Un parcours figuratif révèle la cohérence de la couverture de la campagne dans VSD : celui du sport et de la guerre. Les figures du sport et de la guerre sont fortement liées à l’acquisition des vertus viriles. La première met au premier plan l’endurance et la puissance tandis que la seconde dévoile la résistance et la combativité comme compétences nécessaires à la réussite de la campagne. Ces figures sont mobilisées doublement : le candidat comme la campagne incarnent respectivement le guerrier et la guerre, le sportif et l’épreuve sportive.
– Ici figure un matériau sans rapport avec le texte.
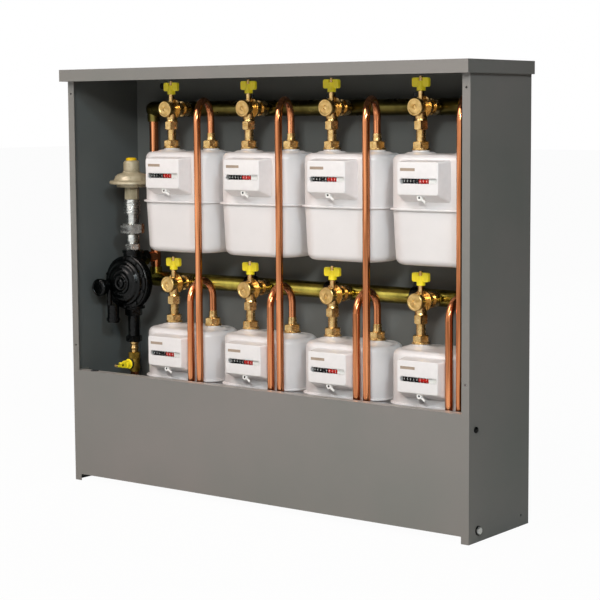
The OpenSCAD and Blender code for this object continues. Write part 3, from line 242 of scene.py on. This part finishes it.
def turned_face(name):
    """Brass turned to a flat face, with rings round the middle of each valve's end cap.

    The tool leaves rings 0.2 mm apart. They are drawn 2.6 mm apart so that they show.
    """
    made, tree, shader, place = start(name, Metallic=1.0, Roughness=0.3, Anisotropic=0.8)
    drifting_colour(tree, shader, place, 9, "#d6b67a", "#b28e50")
    middle = Vector((INLETS[0], 0, UPPER + VALVE_RISE)) * MM
    half = Vector((METER_PITCH / 2, 1000, (UPPER - LOWER) / 2)) * MM
    cell = {"operation": "WRAP", 1: middle + half, 2: middle - half}
    around = add(tree, "ShaderNodeVectorMath", cell, {0: place})
    flat = centred(tree, around.outputs[0], middle)
    rings = rings_around(tree, flat, 2.6)
    bump = add(tree, "ShaderNodeBump", {"Strength": 1.0, "Distance": 0.03 * MM}, {"Height": rings})
    tangent = add(tree, "ShaderNodeVectorMath", {"operation": "CROSS_PRODUCT", 1: (0, 1, 0)}, {0: flat})
    tree.links.new(bump.outputs[0], shader.inputs["Normal"])
    tree.links.new(tangent.outputs[0], shader.inputs["Tangent"])
    return made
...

Notre intuition quant à une très forte exploitation de ces figures par VSD est confirmée par une analyse quantitative réalisée avec Lexico. Pour cela, nous dressons une liste des termes analogiques745 se rapportant à ces deux figures et organisons une répartition par titre. Nous affinons alors le résultat en différenciant, par le contexte d’émergence du terme, les mots ne relevant pas d’une utilisation métaphorique. Par exemple, nous excluons les occurrences : « Basile Boli est chargé de  rabattre des sportifs », « arrivé en France après la seconde guerre mondiale », « la passion des chevaux de course » ou « les souvenirs douloureux d’orphelin de guerre ». Quatre-vingt-seize occurrences sont alors repérées dans cet hebdomadaire contre seulement vingt-trois occurrences pour Paris-Match qui est le deuxième magazine a mobilisé le plus ces figures de la guerre et du sport746. Cette surreprésentation des figures sportives et guerrière dans la couverture de la campagne présidentielle par VSD interroge sa constitution et l’ancrage politique de l’hebdomadaire. En se servant de figures masculines, l’hebdomadaire pourrait empêcher une sanction positive pour Ségolène Royal et les autres candidates.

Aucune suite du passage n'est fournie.